Joel, are you sure your hard disk failures aren't caused by power fluctuations?

My parents have a home office on the side of their house with bad power and every 6 months their hard disks seem to develop bad sectors and things. This has happened for years now. But a UPS has fixed it.

Matthew Lock
Sunday, January 26, 2003

I don't think so. Laptops use the battery to supply constant power, even when it is plugged in. This is why there is no "kick over" period when you rip the plug out of the wall.

So I would think that any power flux would simply be ignored because the battery compensates for the loss.

Marc
Sunday, January 26, 2003

Matthew might have a point.

If your office is in a building which is quite old, cabling and stuff can't be trusted.

Try getting a regulator or a UPS.

Prakash S
Sunday, January 26, 2003

We had to get a UPS for every machine in our office, because of this type of problem.

WNC
Sunday, January 26, 2003

Laptop hard drives won't be affected by a power fluctuation but are affected by being moved around.

The failure rate for laptop hard drives is horrendous.

One thing to look out for is A/C's. The motor on A/C units can play havoc with any kind of magnetic storage. There was a famous case of a shop that found itself getting a 30% return rate on floppy disks. When it moved them away from the A/C unit in the storeroom the failure rate returned to normal.

Stephen Jones
Sunday, January 26, 2003

Just to add from my original post, my parent's office's lights would dim each time the A/C started.

Matthew Lock
Sunday, January 26, 2003

Matthew, thanks for the post.  That explains my HD crashing.

I was having a dimming lights problem, then one day the HD motor was clanking loudly.  At first, I thought it was the power supply. 

I put in a new HD (original one had corrupted boot sectors or such, in the Windows system folder, and would start to clank lightly after a while) and one day, the "new" system (new HD) just shut itself off automatically.

I have two computers in the same room at close proximity.  I know nothing about what a UPS physically looks like. 

Can I buy one to back up both computers?
What does a decent one cost?

Brian R.
Sunday, January 26, 2003

Brian, you can use one UPS for both computers. The cost will depend on whether you have two monitors or just one, and how much time you want the UPS to work. If you can afford it, prefer a UPS that constantly supplies power from its battery, rather than one that kicks in on power loss. They're more expensive, but MUCH more reliable.

And, keep in mind that a UPS supplies backup _power_. You still have to backup your data independently.

Ori Berger
Sunday, January 26, 2003

I have a back-UPS Pro 500 from APS. It's a box about 10 by 10 by 6 inches and fairly heavy due to the lead acid battery inside. i paid about $120 for it including shipping.

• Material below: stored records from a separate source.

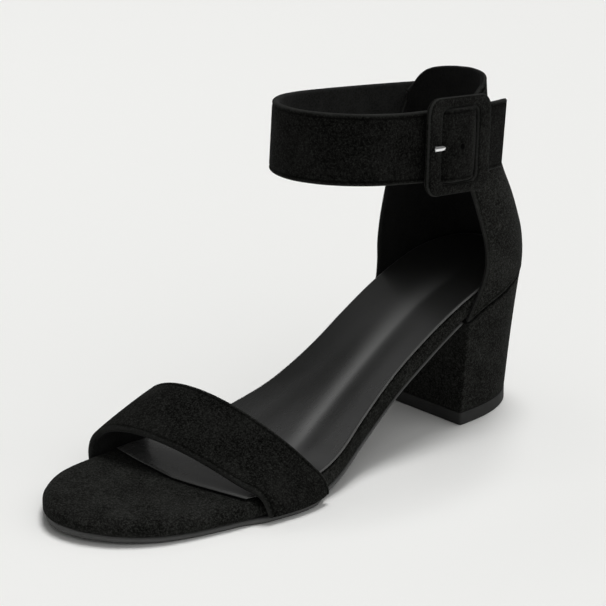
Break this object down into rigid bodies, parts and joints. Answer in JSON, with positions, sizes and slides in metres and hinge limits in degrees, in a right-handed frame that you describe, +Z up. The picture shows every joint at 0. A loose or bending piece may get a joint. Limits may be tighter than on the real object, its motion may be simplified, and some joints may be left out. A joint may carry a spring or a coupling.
{
  "type": "block heel sandal",
  "caption": "Left open-toe sandal with a block heel, wide toe strap, closed back and buckled ankle strap, in black suede.",
  "frame": {"origin": "on the floor under the middle of the shoe's length and width", "axes": "+Y runs from toe to heel, +X to the wearer's left (outer, buckle side), +Z up"},
  "size_m": [0.0902, 0.2306, 0.1436],
  "materials": {
    "suede": "matte nap",
    "rubber": "matte",
    "top_piece": "matte",
    "lining": "satin",
    "steel": "polished"
  },
  "bodies": {
    "root": {"outsole": "rubber", "footbed": "suede", "sock": "lining", "toe_strap": "suede", "counter": "suede", "ankle_strap": "suede", "buckle_frame": "suede", "buckle_bar": "steel", "prong": "steel", "buckle_tab": "suede", "heel_block": "suede", "heel_tip": "top_piece"}
  },
  "joints": []
}
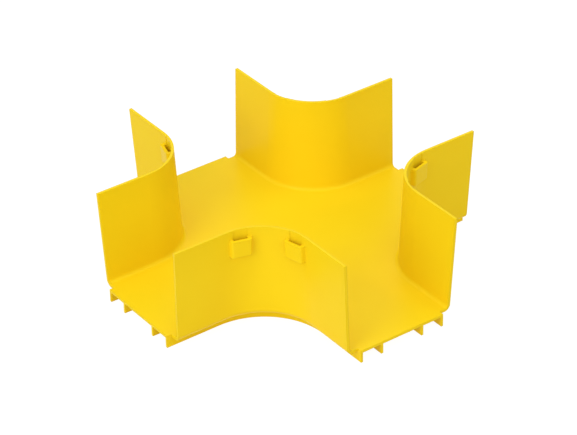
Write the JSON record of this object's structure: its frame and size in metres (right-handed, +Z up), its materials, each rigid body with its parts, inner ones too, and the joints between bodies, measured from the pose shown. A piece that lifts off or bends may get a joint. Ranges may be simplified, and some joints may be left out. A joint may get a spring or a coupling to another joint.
{
  "type": "fibre raceway cross fitting",
  "caption": "Open-topped four-way cross fitting of a yellow plastic fibre raceway, with flared U-channel arms, rounded corner walls, cover pockets and ribs under the floor.",
  "frame": {"origin": "centre of the cross in plan, at the level of the rib feet that the fitting rests on", "axes": "+X and +Y run along two neighbouring arms, +Z is up through the open top of the channels"},
  "size_m": [0.3114, 0.3114, 0.099],
  "materials": {
    "yellow_plastic": "satin"
  },
  "bodies": {
    "root": {"cross_fitting": "yellow_plastic"}
  },
  "joints": []
}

I would recommend everyone get one of these sorts of things as this has solved no end of problems, despite alllegations that the power here is supposed to be clean and pure.

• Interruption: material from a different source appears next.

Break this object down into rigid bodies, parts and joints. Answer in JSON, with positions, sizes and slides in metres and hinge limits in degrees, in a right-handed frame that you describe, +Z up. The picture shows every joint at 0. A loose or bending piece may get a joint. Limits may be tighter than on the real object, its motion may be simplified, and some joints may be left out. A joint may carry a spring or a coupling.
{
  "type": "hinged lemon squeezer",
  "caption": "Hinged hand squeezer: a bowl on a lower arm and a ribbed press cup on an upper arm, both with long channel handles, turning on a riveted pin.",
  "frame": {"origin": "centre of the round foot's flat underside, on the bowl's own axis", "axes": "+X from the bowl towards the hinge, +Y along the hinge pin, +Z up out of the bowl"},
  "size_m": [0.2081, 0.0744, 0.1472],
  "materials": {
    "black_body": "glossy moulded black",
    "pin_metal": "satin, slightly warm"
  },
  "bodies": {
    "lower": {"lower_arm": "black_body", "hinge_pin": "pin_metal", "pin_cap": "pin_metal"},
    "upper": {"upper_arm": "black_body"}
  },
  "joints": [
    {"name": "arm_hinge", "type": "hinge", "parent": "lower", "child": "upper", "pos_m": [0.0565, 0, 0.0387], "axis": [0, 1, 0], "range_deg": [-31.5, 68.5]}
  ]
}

A surge protector is almost worthless, as is a surge protector with a battery back up. You need one with a voltage regulator as well so that if the voltage drops to 90V or goes up to 145V temporarily, your delicate electronics aren't hosed. Hard drives are the first things to go, especially with low voltages which are also known as 'brownouts'.

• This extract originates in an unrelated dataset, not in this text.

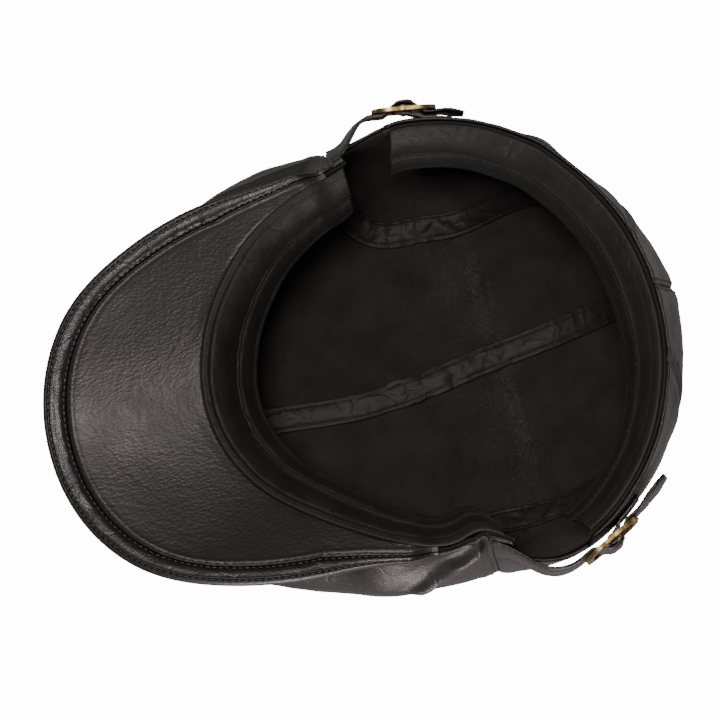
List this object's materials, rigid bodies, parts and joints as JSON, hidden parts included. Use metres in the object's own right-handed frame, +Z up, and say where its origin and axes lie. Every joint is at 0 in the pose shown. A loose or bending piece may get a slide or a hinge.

This one here drives one computer and various equipment but could probably drive two. You can get them in various capacities depending on how much juice your system requires and how long you need to run it to shut everything down gracefully if the power goes out.

APS also has pure voltage regulators without battery backup, but you have to search their catalog pretty closely to find them.

A/C, flourscent lights, refrigerators, vacuum cleaners, waxing machines -- all these things can hose your equipment. If you have any of these things possibly on the same circuit as your gear, you need an APS and even if you dons't you need an APS anyway. It is an essential part of your setup that can not be neglected.